The MSCI World index was little changed, maintaining its 1.6 percent gain seen on Monday, its biggest single-day jump in almost 19 weeks.
“As markets head into the U.S. election, a final recalibration of risk is in train,” Michael McCarthy, chief market strategist at CMC Markets in Sydney, wrote in a note. “Asia-Pacific markets were the first to adjust to the political shift, and may trade more modestly today after roaring back to life Overnight, Wall Street shares soared between 2.1 and 2.4 percent, recording their biggest one-day percentage gain since March 1, with the S&P 500 and the Dow Jones Industrial Average recovering all their losses from the previous week.
The dollar, which recorded its biggest one-day increase against the yen in almost four months on Monday, surrendered 0.1 percent to trade at 104.33 yen on Tuesday. The U.S. currency was little changed versus the Mexican peso at 18.58, after sliding 2.3 percent on Monday, its biggest one-day drop in six weeks.

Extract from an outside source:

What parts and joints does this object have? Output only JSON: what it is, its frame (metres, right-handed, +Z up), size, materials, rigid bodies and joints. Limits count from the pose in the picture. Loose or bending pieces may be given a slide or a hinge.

The Mexican currency is seen as a proxy for bets on the U.S. election because Mexico is considered most vulnerable to Trump’s trade policies as 80 percent of its exports go to the United States. The euro which retreated 0.9 percent on Monday, was little changed at $1.10385. Crude oil futures were mixed as concerns about the stronger dollar and doubts over OPEC’s planned production cuts ate into the broad revival in risk appetite.
U.S. crude slipped 0.1 percent to $44.86 a barrel, after advancing 1.9 percent on Monday. Global benchmark Brent rose 0.15 percent to $46.22, extending Monday’s 1.3 percent jump. As some caution returned after Monday’s exuberance, gold climbed 0.1 percent to $1,281.12 an ounce, erasing some of its 1.7 percent loss from the previous session.